[What is required] Locate the lines that hold the string "piece". Copy every such line.

[Entries with parts and joints]
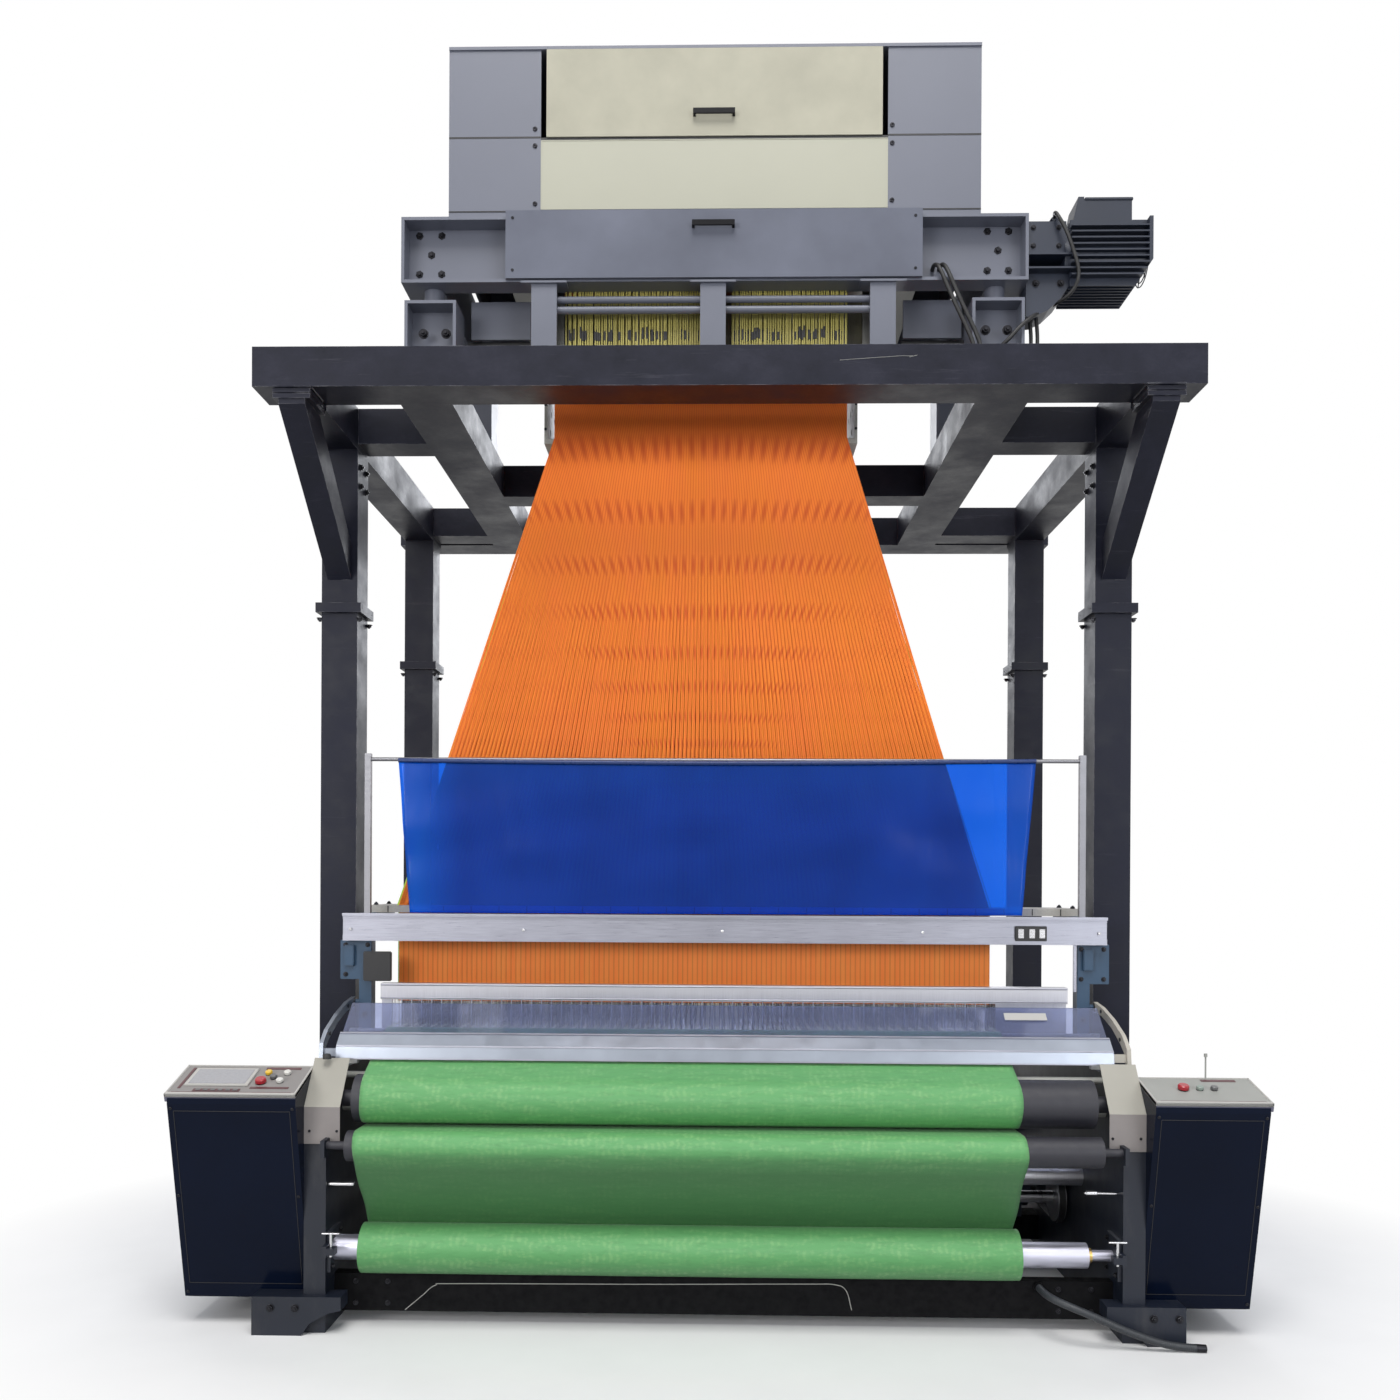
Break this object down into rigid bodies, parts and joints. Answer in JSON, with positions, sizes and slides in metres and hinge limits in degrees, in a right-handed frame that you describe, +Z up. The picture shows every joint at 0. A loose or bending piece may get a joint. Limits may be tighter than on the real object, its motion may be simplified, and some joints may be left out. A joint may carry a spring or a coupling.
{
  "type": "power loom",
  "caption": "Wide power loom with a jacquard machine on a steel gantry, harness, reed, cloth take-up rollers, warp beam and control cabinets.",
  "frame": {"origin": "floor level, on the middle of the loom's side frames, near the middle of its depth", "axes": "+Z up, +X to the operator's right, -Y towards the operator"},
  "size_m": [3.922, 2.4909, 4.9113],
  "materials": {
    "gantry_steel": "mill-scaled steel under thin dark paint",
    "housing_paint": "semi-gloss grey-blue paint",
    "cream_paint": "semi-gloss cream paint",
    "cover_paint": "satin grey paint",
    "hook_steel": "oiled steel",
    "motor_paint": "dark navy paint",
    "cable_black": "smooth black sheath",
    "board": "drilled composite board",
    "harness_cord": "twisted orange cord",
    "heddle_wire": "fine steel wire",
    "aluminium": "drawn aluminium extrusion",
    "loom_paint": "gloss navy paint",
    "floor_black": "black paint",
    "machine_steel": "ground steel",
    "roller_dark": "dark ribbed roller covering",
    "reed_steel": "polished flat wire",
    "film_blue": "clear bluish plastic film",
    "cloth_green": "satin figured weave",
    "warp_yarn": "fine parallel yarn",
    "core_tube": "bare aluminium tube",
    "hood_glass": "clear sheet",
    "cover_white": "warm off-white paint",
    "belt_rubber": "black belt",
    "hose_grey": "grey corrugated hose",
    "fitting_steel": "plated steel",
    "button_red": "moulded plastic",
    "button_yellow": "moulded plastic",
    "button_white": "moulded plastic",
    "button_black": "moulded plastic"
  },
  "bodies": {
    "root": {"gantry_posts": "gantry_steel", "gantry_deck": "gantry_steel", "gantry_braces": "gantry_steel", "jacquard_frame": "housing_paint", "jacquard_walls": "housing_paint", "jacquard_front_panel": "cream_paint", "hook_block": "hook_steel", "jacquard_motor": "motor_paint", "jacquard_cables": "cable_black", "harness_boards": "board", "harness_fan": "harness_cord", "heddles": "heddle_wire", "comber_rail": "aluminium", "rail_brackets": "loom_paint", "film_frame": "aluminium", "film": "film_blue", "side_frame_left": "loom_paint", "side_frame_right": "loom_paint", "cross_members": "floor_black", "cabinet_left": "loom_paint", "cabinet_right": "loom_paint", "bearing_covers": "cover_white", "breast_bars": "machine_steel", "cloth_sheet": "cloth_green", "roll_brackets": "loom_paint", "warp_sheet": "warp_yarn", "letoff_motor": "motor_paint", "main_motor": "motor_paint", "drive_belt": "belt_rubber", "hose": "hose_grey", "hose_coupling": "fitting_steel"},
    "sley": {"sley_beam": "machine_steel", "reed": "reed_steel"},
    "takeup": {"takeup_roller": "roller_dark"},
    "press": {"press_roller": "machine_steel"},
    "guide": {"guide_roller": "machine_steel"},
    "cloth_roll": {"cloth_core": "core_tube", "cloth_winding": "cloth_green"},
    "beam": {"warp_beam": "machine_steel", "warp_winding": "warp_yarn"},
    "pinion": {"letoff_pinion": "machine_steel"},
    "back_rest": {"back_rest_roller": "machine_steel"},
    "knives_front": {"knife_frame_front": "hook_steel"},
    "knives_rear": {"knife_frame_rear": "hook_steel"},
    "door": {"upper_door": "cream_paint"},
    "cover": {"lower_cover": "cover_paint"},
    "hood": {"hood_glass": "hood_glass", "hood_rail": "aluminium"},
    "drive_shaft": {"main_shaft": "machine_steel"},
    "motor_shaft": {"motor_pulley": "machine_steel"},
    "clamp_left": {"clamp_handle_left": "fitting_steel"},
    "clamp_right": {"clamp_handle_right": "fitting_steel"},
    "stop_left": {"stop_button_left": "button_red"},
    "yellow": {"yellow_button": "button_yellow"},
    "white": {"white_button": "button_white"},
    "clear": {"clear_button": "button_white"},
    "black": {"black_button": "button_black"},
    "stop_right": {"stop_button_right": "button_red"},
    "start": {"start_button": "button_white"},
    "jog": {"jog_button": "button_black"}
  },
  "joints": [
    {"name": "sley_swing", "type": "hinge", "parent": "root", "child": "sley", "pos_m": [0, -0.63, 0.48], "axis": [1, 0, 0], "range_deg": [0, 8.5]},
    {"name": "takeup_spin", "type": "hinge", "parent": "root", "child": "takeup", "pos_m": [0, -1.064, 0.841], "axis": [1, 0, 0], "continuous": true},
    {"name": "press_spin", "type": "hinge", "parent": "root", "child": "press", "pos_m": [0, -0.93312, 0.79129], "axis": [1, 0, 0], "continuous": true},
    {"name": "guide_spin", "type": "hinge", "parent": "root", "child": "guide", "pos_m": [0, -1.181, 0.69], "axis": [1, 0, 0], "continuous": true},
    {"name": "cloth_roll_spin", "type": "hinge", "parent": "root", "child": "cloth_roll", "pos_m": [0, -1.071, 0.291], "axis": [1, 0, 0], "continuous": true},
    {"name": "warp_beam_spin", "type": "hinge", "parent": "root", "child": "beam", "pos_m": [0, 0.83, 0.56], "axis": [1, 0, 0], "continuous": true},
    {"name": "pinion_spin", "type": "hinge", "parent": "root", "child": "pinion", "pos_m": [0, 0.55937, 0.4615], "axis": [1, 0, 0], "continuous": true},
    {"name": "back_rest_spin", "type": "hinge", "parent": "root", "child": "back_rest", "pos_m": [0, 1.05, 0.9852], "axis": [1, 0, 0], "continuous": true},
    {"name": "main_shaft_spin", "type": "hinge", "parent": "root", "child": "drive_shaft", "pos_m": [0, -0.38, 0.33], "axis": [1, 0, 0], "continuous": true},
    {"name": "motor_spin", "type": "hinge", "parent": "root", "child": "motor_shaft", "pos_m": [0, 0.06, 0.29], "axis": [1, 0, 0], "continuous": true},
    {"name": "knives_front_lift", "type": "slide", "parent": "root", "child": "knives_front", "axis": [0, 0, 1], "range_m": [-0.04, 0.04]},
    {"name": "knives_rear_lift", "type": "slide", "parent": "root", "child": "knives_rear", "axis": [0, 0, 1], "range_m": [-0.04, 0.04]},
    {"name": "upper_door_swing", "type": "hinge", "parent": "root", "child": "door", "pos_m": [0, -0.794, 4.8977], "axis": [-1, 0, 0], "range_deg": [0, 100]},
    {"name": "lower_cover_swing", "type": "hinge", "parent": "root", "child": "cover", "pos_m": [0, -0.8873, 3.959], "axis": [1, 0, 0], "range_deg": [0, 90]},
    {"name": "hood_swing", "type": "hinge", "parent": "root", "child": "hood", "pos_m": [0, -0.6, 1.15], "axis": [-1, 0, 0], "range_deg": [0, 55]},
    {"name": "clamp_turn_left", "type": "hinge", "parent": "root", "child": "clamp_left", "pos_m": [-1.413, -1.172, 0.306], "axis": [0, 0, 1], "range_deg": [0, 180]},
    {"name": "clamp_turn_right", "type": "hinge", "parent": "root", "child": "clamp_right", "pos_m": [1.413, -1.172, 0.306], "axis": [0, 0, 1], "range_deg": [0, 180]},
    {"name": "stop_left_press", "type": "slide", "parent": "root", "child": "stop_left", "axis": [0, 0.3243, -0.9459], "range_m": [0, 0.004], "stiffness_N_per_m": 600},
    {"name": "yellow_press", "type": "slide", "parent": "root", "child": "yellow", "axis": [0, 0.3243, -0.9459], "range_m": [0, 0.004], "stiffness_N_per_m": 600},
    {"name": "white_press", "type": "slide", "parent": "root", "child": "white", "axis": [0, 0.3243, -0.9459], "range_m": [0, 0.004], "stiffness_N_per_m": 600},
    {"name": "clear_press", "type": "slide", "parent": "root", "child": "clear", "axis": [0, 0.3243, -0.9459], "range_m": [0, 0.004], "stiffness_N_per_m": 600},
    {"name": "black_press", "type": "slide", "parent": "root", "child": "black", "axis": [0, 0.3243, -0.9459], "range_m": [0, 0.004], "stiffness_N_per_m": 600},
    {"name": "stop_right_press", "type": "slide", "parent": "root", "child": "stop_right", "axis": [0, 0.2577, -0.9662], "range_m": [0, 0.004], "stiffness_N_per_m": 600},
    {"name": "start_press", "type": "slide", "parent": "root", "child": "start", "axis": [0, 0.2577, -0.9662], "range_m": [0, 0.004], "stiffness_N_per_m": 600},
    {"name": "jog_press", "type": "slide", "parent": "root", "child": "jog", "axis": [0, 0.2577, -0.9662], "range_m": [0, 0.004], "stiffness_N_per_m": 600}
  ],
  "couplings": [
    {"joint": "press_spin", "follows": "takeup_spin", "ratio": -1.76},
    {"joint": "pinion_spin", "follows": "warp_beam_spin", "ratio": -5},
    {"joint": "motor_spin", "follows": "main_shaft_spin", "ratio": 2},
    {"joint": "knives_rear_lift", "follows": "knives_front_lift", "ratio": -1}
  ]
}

==

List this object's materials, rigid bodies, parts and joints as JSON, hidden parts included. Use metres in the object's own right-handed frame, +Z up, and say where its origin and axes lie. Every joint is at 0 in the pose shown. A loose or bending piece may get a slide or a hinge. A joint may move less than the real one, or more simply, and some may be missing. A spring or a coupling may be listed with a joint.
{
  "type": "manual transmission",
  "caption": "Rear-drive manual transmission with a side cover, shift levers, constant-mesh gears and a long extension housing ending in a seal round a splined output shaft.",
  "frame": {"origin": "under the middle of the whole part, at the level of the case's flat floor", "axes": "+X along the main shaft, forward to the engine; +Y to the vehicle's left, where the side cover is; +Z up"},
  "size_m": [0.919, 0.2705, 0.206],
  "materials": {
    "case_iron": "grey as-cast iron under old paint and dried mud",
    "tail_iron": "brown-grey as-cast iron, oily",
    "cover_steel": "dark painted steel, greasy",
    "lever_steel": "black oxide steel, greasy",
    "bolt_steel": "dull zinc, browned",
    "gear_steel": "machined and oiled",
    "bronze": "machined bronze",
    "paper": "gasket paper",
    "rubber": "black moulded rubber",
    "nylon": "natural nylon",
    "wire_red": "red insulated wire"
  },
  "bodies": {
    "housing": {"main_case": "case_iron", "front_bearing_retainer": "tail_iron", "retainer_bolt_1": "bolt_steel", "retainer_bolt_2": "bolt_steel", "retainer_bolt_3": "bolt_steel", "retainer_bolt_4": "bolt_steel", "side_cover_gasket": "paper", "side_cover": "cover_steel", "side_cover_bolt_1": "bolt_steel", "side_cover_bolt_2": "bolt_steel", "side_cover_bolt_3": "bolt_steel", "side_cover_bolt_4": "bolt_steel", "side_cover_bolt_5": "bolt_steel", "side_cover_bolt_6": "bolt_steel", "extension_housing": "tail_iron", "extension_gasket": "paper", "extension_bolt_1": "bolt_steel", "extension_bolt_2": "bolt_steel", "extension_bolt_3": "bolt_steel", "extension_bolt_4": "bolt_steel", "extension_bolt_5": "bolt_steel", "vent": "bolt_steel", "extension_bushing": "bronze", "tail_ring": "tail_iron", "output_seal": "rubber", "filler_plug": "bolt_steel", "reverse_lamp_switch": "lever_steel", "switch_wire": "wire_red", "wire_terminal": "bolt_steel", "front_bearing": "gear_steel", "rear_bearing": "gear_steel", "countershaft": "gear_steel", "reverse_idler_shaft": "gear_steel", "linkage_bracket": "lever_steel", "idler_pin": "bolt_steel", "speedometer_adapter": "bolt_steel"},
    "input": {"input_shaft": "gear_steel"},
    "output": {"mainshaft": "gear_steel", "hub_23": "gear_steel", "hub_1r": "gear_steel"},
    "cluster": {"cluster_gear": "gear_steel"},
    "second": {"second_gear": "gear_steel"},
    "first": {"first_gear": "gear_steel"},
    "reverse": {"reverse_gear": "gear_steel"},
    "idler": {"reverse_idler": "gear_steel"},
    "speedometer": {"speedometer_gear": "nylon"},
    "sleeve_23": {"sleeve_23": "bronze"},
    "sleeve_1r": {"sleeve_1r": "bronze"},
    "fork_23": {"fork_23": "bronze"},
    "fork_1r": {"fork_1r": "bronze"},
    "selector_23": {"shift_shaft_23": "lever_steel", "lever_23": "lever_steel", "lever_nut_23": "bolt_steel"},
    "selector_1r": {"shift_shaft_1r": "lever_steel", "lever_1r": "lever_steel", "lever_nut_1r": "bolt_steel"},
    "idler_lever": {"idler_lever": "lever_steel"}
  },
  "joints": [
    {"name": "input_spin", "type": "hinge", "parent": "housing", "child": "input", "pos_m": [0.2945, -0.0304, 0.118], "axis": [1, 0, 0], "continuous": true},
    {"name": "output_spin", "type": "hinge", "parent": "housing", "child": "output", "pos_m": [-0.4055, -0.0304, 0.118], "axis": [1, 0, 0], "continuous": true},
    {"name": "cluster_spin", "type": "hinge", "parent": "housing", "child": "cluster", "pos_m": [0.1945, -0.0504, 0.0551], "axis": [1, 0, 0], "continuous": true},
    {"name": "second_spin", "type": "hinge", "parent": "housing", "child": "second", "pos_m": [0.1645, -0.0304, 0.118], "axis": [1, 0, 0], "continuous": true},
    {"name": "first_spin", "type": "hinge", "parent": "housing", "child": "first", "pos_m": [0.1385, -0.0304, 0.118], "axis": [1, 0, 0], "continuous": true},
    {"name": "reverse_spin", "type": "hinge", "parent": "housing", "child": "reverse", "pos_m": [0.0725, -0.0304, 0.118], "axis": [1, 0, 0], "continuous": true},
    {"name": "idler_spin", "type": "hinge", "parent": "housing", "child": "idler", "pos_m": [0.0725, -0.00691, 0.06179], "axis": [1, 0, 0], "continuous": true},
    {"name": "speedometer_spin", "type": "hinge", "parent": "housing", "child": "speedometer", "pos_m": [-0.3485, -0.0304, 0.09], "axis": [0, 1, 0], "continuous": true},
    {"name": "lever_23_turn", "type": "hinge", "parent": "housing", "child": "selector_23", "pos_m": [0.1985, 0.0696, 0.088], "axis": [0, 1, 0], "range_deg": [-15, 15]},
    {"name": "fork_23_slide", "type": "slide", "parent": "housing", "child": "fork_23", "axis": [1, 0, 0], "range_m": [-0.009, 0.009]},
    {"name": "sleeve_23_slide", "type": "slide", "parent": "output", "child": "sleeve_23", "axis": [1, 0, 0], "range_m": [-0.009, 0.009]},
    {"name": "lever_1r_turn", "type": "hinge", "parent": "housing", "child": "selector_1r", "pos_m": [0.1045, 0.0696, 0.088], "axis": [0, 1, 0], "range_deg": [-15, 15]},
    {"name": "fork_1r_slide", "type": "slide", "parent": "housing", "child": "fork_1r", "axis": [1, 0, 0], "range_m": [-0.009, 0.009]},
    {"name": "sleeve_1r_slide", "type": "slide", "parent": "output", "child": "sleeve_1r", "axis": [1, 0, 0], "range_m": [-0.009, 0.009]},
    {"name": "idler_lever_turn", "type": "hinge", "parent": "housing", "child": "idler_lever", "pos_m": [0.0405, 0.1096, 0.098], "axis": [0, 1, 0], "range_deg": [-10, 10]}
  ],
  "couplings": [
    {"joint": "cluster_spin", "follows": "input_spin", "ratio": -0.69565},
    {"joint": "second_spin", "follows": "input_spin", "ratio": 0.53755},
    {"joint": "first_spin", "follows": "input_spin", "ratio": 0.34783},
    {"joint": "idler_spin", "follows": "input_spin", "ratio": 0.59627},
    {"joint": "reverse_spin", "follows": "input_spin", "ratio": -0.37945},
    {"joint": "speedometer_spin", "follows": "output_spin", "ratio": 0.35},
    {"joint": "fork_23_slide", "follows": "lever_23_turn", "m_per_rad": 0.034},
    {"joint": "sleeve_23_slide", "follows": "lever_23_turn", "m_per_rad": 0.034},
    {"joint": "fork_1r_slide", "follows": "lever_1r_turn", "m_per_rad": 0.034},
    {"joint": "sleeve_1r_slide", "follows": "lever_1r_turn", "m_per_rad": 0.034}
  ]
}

[Task answer]
Break this object down into rigid bodies, parts and joints. Answer in JSON, with positions, sizes and slides in metres and hinge limits in degrees, in a right-handed frame that you describe, +Z up. The picture shows every joint at 0. A loose or bending piece may get a joint. Limits may be tighter than on the real object, its motion may be simplified, and some joints may be left out. A joint may carry a spring or a coupling.
List this object's materials, rigid bodies, parts and joints as JSON, hidden parts included. Use metres in the object's own right-handed frame, +Z up, and say where its origin and axes lie. Every joint is at 0 in the pose shown. A loose or bending piece may get a slide or a hinge. A joint may move less than the real one, or more simply, and some may be missing. A spring or a coupling may be listed with a joint.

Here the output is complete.